Our Open Wetlab regularly has guests working at their projects in our lab. Recently, Matilde Losi from TU/e worked at her 'Host' project here. She wrote me the following about it, that I would like to share with you:
During my exchange semester at TU/e, I attended Next Nature theme in Nano supermarket project team, which is related to the use of nanotechnology in products able to cause a debate regarding future scenarios, investigating how technology will change our habits and impact on our behaviour.
My project is called 'Host', a word with several meaning as the Eucharist bread symbol of Christ’s body, but also the verb “to host” which means receiving guests as happens daily to our bodies changing on the nanoscale due to all bacteria and micro organisms surrounding us.
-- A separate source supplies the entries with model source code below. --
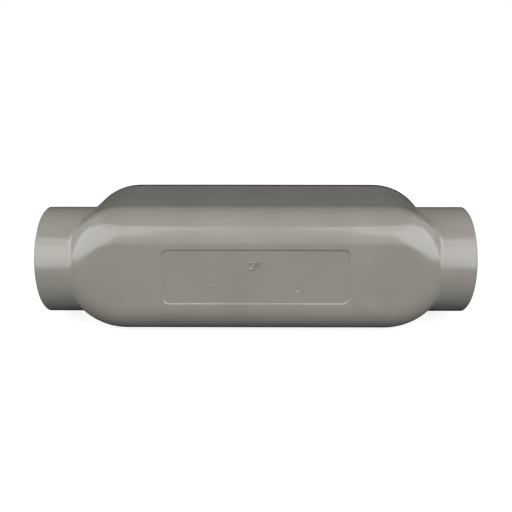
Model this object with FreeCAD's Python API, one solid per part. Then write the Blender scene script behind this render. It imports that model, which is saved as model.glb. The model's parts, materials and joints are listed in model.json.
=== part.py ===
import FreeCAD, Part
import math
import os

# A type C conduit body for 2 inch pipe: a die-cast aluminium trough with a threaded
# hub at each end, closed by a rubber gasket and a pressed sheet cover on two screws.
# Millimetres. X runs along the pipe, +Y points out of the cover, +Z is up.
# The part stands on one long side wall; the smooth closed back faces -Y.

# Pipe thread and the bushing lip behind it
thread_radius = 30.15       # root of a 2 inch taper pipe thread, made as a plain bore
thread_length = 26.0
mouth_chamfer = 1.3
bushing_step = 4.15         # how far the lip that the pipe end stops against stands in
bushing_length = 8.0
bushing_bevel = 2.2         # both of the lip's edges, so that it doesn't cut the wires
barrel_wall = 3.9           # metal round the pipe thread, inside the trough

# Hubs
hub_span = 279.0            # hub face to hub face
hub_wall = 5.2              # metal round the thread, outside the trough
hub_blend_radius = 4.0      # hollow fillet between hub and body
hub_land = 8.75             # straight part between the fillet and the rim
rim_bevel = 1.0             # outer edge of the hub face

# Trough
body_width = 81.8           # the ends are half circles of this width
back_past_hub = 3.55        # how far the closed back stands out past the hubs
flange_past_hub = 11.45     # the same for the flange that the gasket lies on
back_edge_radius = 20.7     # along the straight sides
end_edge_radius = 21.4      # at the middle of each rounded end
wall = 4.0

# Name panel, sunk in the back
panel_length = 117.2
panel_height = 36.1
panel_corner = 3.6
panel_depth = 0.55
panel_slope = 0.75          # how far the panel's edge runs in over its depth

# Cover screws, number 10
screw_radius = 2.4
screw_reach = 7.2           # how far the tip goes past the flange
screw_inset = 10.5          # screw centre to the outside of the rounded end
head_radius = 4.7
head_height = 2.9
head_edge = 1.1             # straight side of the pan head
shoulder_radius = 4.1       # where the pan head's two bevels meet
shoulder_height = 2.2
crown_radius = 2.9          # flat top of the pan head
point_bevel = 0.8           # at the screw's tip
slot_width = 1.3
slot_depth = 1.4
thread_clearance = 0.08
hole_clearance = 0.4
tap_margin = 1.0            # tapped hole runs on past the tip
boss_wall = 3.1

# Gasket
gasket_thickness = 1.6
gasket_overhang = 0.45      # cut this much wider than the flange on each side
gasket_band = 6.5
gasket_slip = 0.6           # lies this far to +X of its screws

# Cover, pressed from sheet
sheet = 1.6
cover_inset = 0.5
field_rim = 9.0             # flat rim round the raised field
field_end = 27.0            # flat end that the screw seats on
field_height = 2.4
field_slope = 2.2
field_round = 1.2

# Used to find edges, not to size anything
same_place = 1e-4
on_cylinder = 0.01

# Places worked out from the sizes
throat_radius = thread_radius - bushing_step
hub_outer_radius = thread_radius + hub_wall
body_length = hub_span - 2 * (hub_blend_radius + hub_land + rim_bevel)
axis_to_back = hub_outer_radius + back_past_hub
axis_to_flange = hub_outer_radius + flange_past_hub
axis_z = body_width / 2
cover_stack = gasket_thickness + sheet + max(field_height, head_height)
back_y = -(axis_to_back + axis_to_flange + cover_stack) / 2
axis_y = back_y + axis_to_back
flange_y = axis_y + axis_to_flange
cover_y = flange_y + gasket_thickness
seat_y = cover_y + sheet
end_radius = body_width / 2
end_centre = body_length / 2 - end_radius
hub_face = hub_span / 2
stop_x = hub_face - thread_length
barrel_x = stop_x - bushing_length
screw_x = body_length / 2 - screw_inset
gasket_lift = gasket_overhang
gasket_shift = math.hypot(gasket_slip, gasket_lift)
SIDES = {"left": -1, "right": 1}


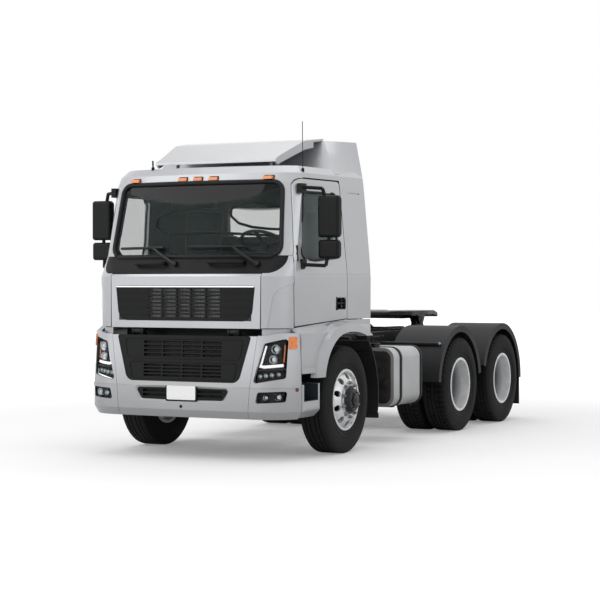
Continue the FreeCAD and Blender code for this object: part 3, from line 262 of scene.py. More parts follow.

After a long and varied research regarding the relation between science and religion, how they have been related to each other since the first scientific discoveries made by some religious scholars, I had the idea of designing some cards hosting yeast powder. In this card, science and religion collaborate: the biological reaction of the yeast, helps to understand the religious meaning of the Host. Eating this card, actually hosting some changeable living organism as yeast is, will make the metaphor of eating Christ’s body, the holy Creator, more evident and perceptible by our senses, through sight and taste.
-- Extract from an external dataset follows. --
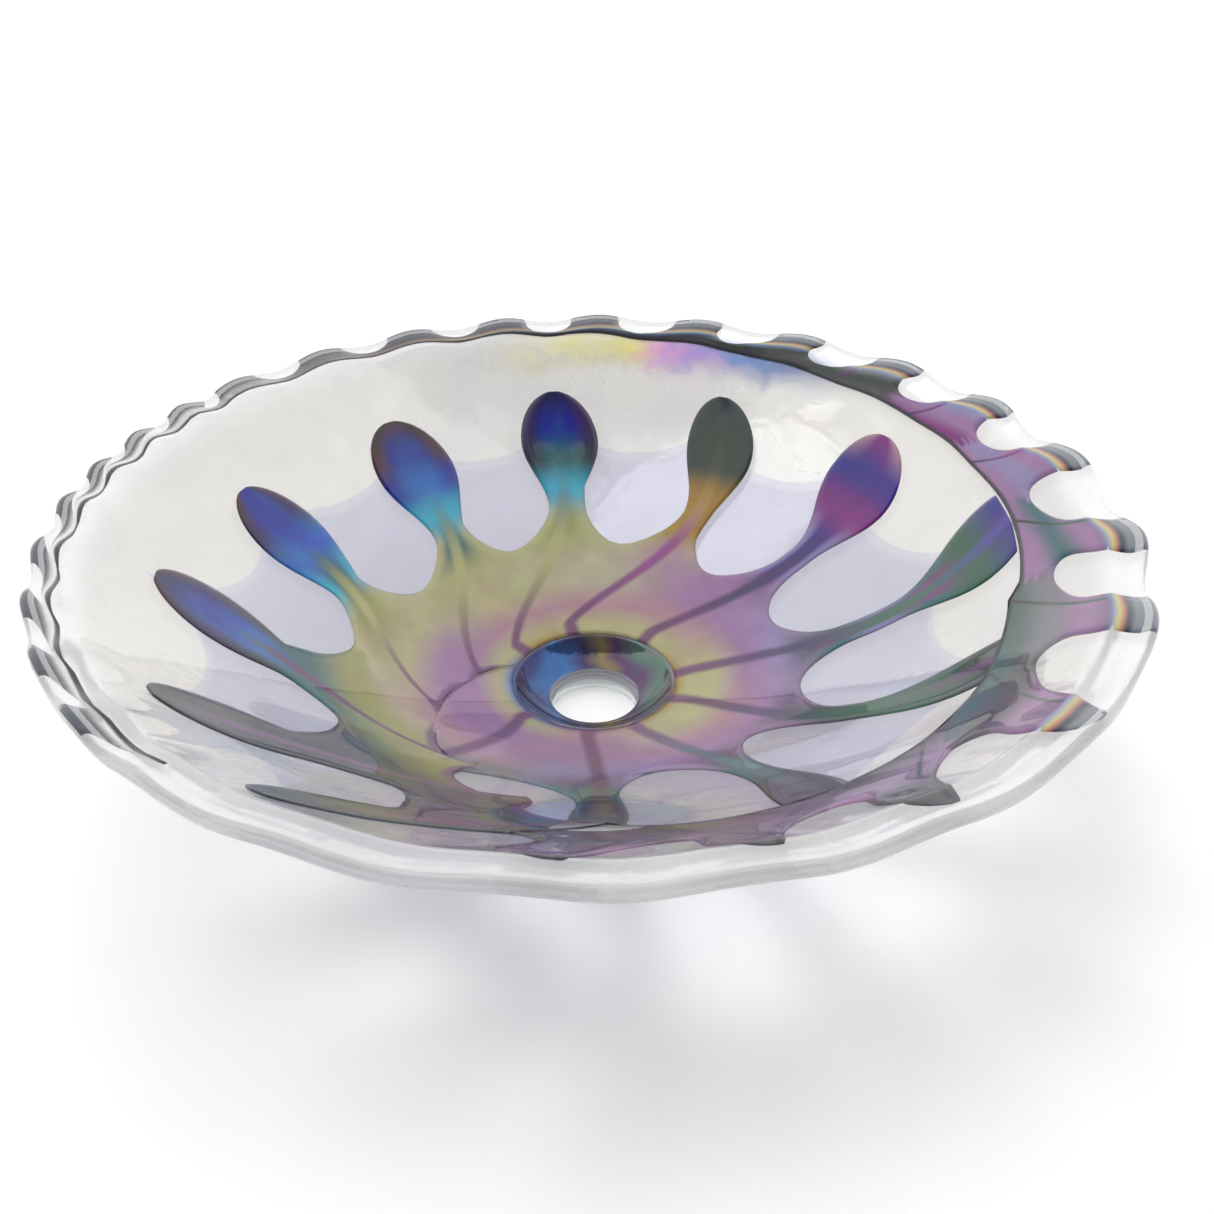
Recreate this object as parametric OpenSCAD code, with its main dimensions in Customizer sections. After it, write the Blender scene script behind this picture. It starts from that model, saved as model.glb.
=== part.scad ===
// Blown glass vessel basin with a wound and combed colour trail.
// Z = 0 is the ground underside of the foot pad, and Z is the axis of the drain hole.

/* [Bowl] */
// Radius of the basin over its lip
rim_r = 250; // [200:1:300]
// Height of the lip above the surface that the basin stands on
rim_h = 131.4; // [110:0.1:180]
// Thickness of the blown wall
wall_t = 6.6; // [4:0.1:9]
// How far the wall's tangent turns from the drain to the fold of the lip
wall_turn = 28; // [10:1:40]
// Width of the flared lip, outside the fold
lip_w = 17; // [10:0.5:25]
// Height that the flared lip rises over its width
lip_rise = 4; // [1:0.5:8]
// Radius of the fire-polished edge
bead_r = 3.1; // [2:0.1:4]

/* [Drain] */
// Radius of the drilled drain hole
hole_r = 22.5; // [16:0.5:26]
// Radius of the dished seat around the hole
seat_r = 41; // [36:0.5:50]
// Depth of the dished seat
seat_depth = 9.2; // [5:0.1:12]
// How far the seat's tangent turns from the hole to its shoulder
seat_turn = 36; // [10:1:50]

/* [Foot pad] */
// Thickness of the pad at the hole
pad_t = 6; // [4:0.5:12]
// Radius of the ground underside
pad_r = 60; // [52:1:90]
// Bevel around the ground underside
pad_bevel = 2; // [0.5:0.5:3]

/* [Colour trail] */
// Thickness of the trail
trail_t = 0.9; // [0.5:0.1:1.5]
// Half-width of a long finger at its rounded end
bulb_w = 23; // [18:0.5:25]
// Half-width of a long finger at its neck
neck_w = 8.5; // [6:0.5:10]
// Depth of the rounded inner end of a window between long fingers
window_d = 26; // [16:0.5:28]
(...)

The discover of the yeast as the best ingredients to obtain some reactions on the Host card has been possible thanks to the help of Pieter van Boheemen and other experts of the Wetlab at Waag Amsterdam. I went to the Open Wetlab to better understand ways in which my host could really 'host' a gm organism, as well as the possible side-effects of its consumption by humans. This allowed me to use their expertise in my experiments, incorporating yeast in silkscreen printing, shaping my designs and reaching more informed final outcomes.
The result of the Nano supermarket projects has been shown on the 4th and 6th of June at the Technical University Eindhoven in the Next Nature project space.